» Instructions to follow
Write out the whole listing word for word.

» Source data
• • • • • • •

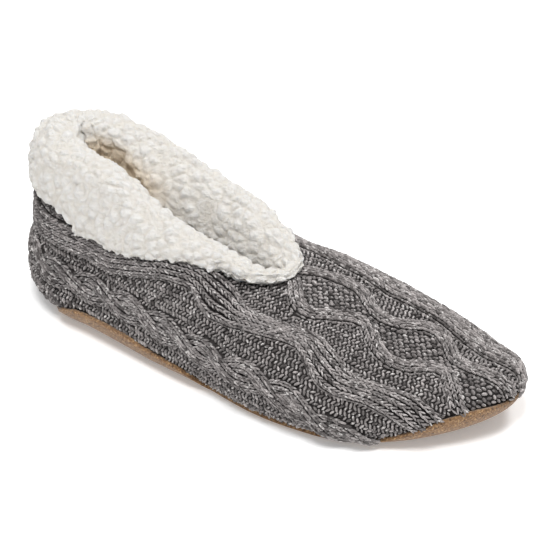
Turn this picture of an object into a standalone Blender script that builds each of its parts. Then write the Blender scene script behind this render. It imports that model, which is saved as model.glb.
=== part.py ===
"""A cable-knit slipper sock with a turned-down fleece cuff and a wrapped suede sole.

Metres, +Z up, toe towards +X, inner side of the foot towards +Y. The right foot's slipper is modelled,
empty and standing on its sole. The origin is on the floor, under the middle of the whole slipper.

Every surface is worked out from one form. Spokes run round the foot, from its outline in to a spine
line. Along a spoke the wall starts under the foot, turns up round the widest line and leans in to the
collar edge or, past the throat, to the vamp ridge. Depth is measured in from the outline, and girth
down the wall from the ridge.
"""

import math

import bmesh
import bpy
import numpy as np

# Lengths and widths of the foot form
LENGTH = 0.252
BALL_WIDTH = 0.1004
HEEL_WIDTH = 0.0715
HEEL_CAP = 0.048
TOE_CAP = 0.0685
TOE_POINT = 1.75
HEEL_SWING = 0.0058
MIDDLE_SWING = -0.0040
TOE_SWING = 0.0055
HEEL_SPINE = 0.0400
TOE_SPINE = 0.2220
SPINE_BLEND = 0.0090

# Heights of the foot form
BACK_HEIGHT = 0.0770
HEEL_LEAN = 0.0095
LEAN_HEIGHT = 0.0220
THROAT_HEIGHT = 0.0460
TOE_HEIGHT = 0.0240
HEEL_WIDEST = 0.0155
MIDDLE_WIDEST = 0.0120
TOE_WIDEST = 0.0110
HEEL_TUCK = 0.0160
MIDDLE_TUCK = 0.0095
TOE_TUCK = 0.0120
TOE_SPRING = 0.0062
HEEL_SPRING = 0.0045
ARCH_LIFT = 0.0012
WALL_ROUND = 2.4
HEEL_TOP_ROUND = 2.2
VAMP_TOP_ROUND = 3.4
TOE_TOP_ROUND = 2.5

# The opening
THROAT_PLACE = 0.140
SIDE_OPENING = 0.019
THROAT_RADIUS = 0.014

# Walls and clearances
KNIT_WALL = 0.0030
SUEDE = 0.0020
GAP = 0.0003
CUFF_GAP = 0.0008
RIM_HEIGHT = 0.0092
RIM_LIP = 0.0034
INSOLE_THICK = 0.0045
INSOLE_CROWN = 0.0012
FLEECE_INSIDE = 0.0080
FLEECE_OUTSIDE = 0.0090
FLEECE_BACK = 0.0100
CREST_RISE = 0.0110
CREST_ROOM = 0.0012
CUFF_DROP = 0.0260
CUFF_TUCK_IN = 0.0260
FRONT_TUCK_IN = 0.0117
FRONT_OPENING = 0.0105
CUFF_LUMP = 0.0010
HEM_ROUND = 0.0020
HEM_THICK = 0.35
LEG_END_THICK = 0.80
FRONT_START = 0.80
BACK_END = 0.30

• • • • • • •

» Response to this task
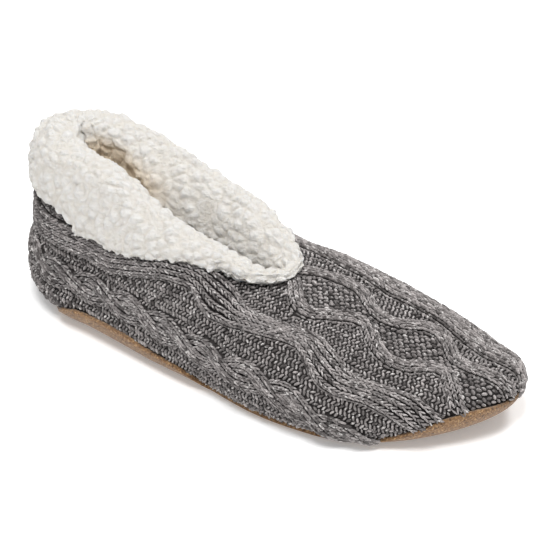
Turn this picture of an object into a standalone Blender script that builds each of its parts. Then write the Blender scene script behind this render. It imports that model, which is saved as model.glb.
=== part.py ===
"""A cable-knit slipper sock with a turned-down fleece cuff and a wrapped suede sole.

Metres, +Z up, toe towards +X, inner side of the foot towards +Y. The right foot's slipper is modelled,
empty and standing on its sole. The origin is on the floor, under the middle of the whole slipper.

Every surface is worked out from one form. Spokes run round the foot, from its outline in to a spine
line. Along a spoke the wall starts under the foot, turns up round the widest line and leans in to the
collar edge or, past the throat, to the vamp ridge. Depth is measured in from the outline, and girth
down the wall from the ridge.
"""

import math

import bmesh
import bpy
import numpy as np

# Lengths and widths of the foot form
LENGTH = 0.252
BALL_WIDTH = 0.1004
HEEL_WIDTH = 0.0715
HEEL_CAP = 0.048
TOE_CAP = 0.0685
TOE_POINT = 1.75
HEEL_SWING = 0.0058
MIDDLE_SWING = -0.0040
TOE_SWING = 0.0055
HEEL_SPINE = 0.0400
TOE_SPINE = 0.2220
SPINE_BLEND = 0.0090

# Heights of the foot form
BACK_HEIGHT = 0.0770
HEEL_LEAN = 0.0095
LEAN_HEIGHT = 0.0220
THROAT_HEIGHT = 0.0460
TOE_HEIGHT = 0.0240
HEEL_WIDEST = 0.0155
MIDDLE_WIDEST = 0.0120
TOE_WIDEST = 0.0110
HEEL_TUCK = 0.0160
MIDDLE_TUCK = 0.0095
TOE_TUCK = 0.0120
TOE_SPRING = 0.0062
HEEL_SPRING = 0.0045
ARCH_LIFT = 0.0012
WALL_ROUND = 2.4
HEEL_TOP_ROUND = 2.2
VAMP_TOP_ROUND = 3.4
TOE_TOP_ROUND = 2.5

# The opening
THROAT_PLACE = 0.140
SIDE_OPENING = 0.019
THROAT_RADIUS = 0.014

# Walls and clearances
KNIT_WALL = 0.0030
SUEDE = 0.0020
GAP = 0.0003
CUFF_GAP = 0.0008
RIM_HEIGHT = 0.0092
RIM_LIP = 0.0034
INSOLE_THICK = 0.0045
INSOLE_CROWN = 0.0012
FLEECE_INSIDE = 0.0080
FLEECE_OUTSIDE = 0.0090
FLEECE_BACK = 0.0100
CREST_RISE = 0.0110
CREST_ROOM = 0.0012
CUFF_DROP = 0.0260
CUFF_TUCK_IN = 0.0260
FRONT_TUCK_IN = 0.0117
FRONT_OPENING = 0.0105
CUFF_LUMP = 0.0010
HEM_ROUND = 0.0020
HEM_THICK = 0.35
LEG_END_THICK = 0.80
FRONT_START = 0.80
BACK_END = 0.30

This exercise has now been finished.